Training and getting the right skills for the tight tech jobs is a good start. However Nigeria’s growing tech startup ecosystem needs investment if it is to compete on the world stage. For Johnson, this is also something that needs to be reconciled. Nigeria’s investment landscape sees foreign investors coming in, but very few local ones.

“There are a lot of VC funds coming from outside Nigeria but not much local investment. We’re trying to encourage them,” she says.

Technology by its very nature is a high risk sector to invest in, and for a continent like Africa where broadband is an issue it might make very little sense to invest in an expensive sector that only a few have access to. To combat that, the minister reckons funds need to be raised in order for the industry to succeed.

“We’re trying to raise $15-million dollars, but we must raise $1 billion in a few years if this industry must succeed,” she says. “The amounts needed at the stage of this industry are not much, but they will make a huge difference.”

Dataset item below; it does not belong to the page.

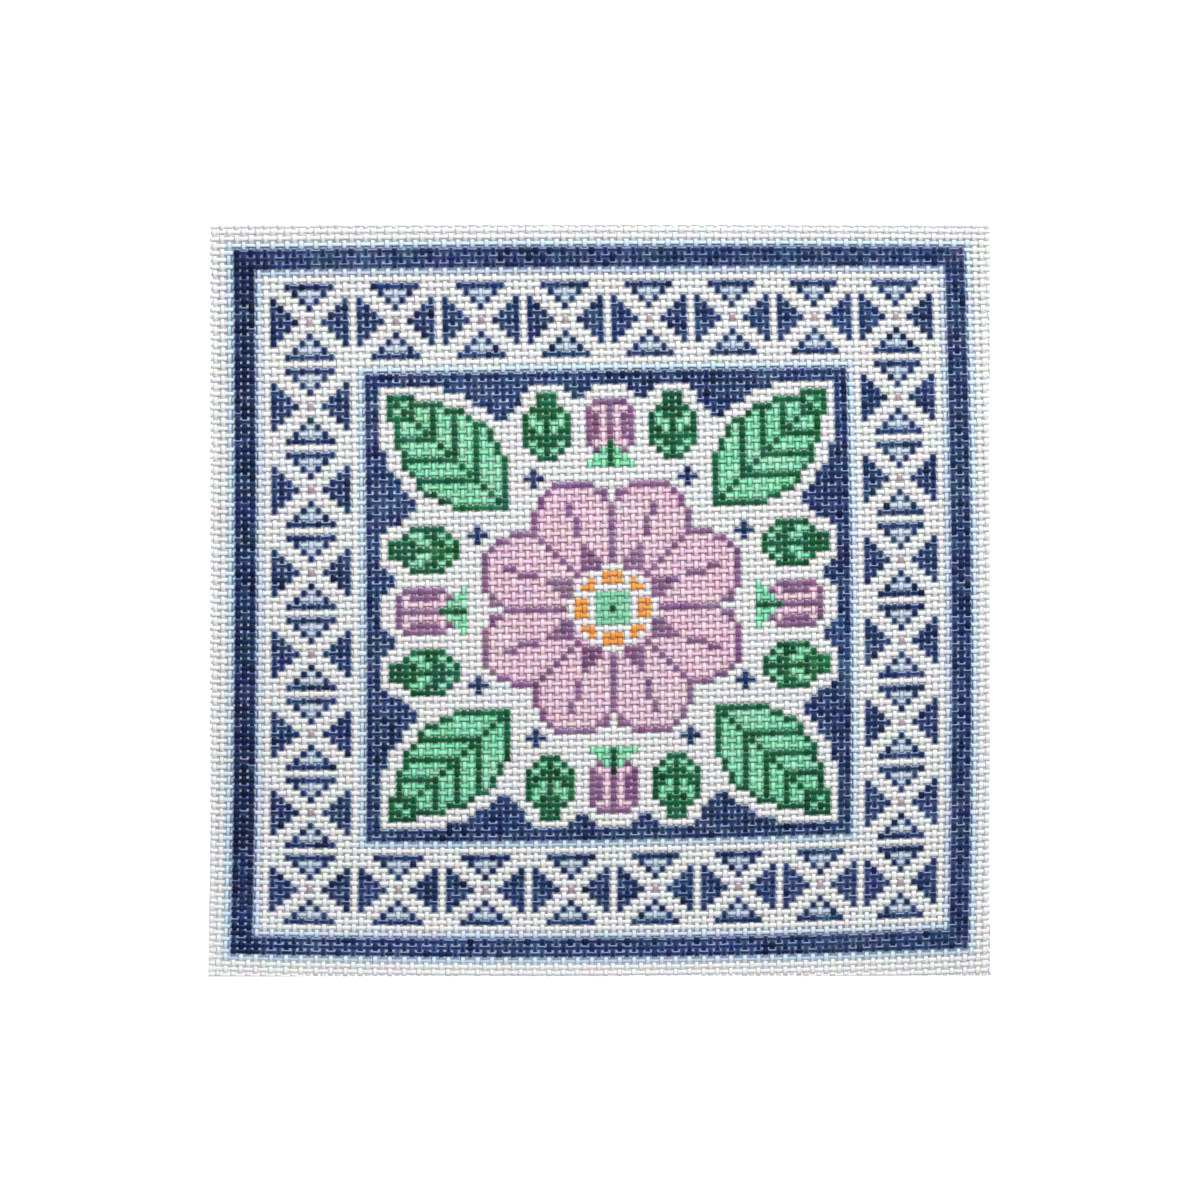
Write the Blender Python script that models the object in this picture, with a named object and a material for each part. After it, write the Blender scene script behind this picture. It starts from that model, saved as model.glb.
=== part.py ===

There are some local players hoping to make a difference in the tech community, players like the Lagos Angel Network. Also speaking on this panel, Tomi Davies, CEO of Techno Vision, says that the group actively invests the equivalent of US$30 000 in startups.

“The Lagos Angel Network meets every month and invests up to ₦5-million [Naira] in individual businesses/entrepreneurs,” he says.

For the minister the idea of “government innovation is a bit of an oxymoron” — she argues that the role of the government is to provide the “enabling environment” for innovation to thrive.

“That explains our investments in hubs — the power and the broadband infrastructure — but we hand over to private sector,” once done.

Infrastructure is a big deal in the Nigeria context, though Africa’s most populous country and thriving with a growing GDP with a rising middle class, the building blocks of a thriving tech ecosystem are still missing.

“There is no dichotomy between infrastructure and technology investment,” says Andrew Alli, CEO of Africa Finance Corporation.

The key to getting Nigeria where it needs to be comes back to the minister’s thoughts of encouraging more investment in the tech industry.

Though these challenges remain, and in some ways persist, Nigeria’s onslaught of innovation cannot be denied an industry that has thrived in spite of itself.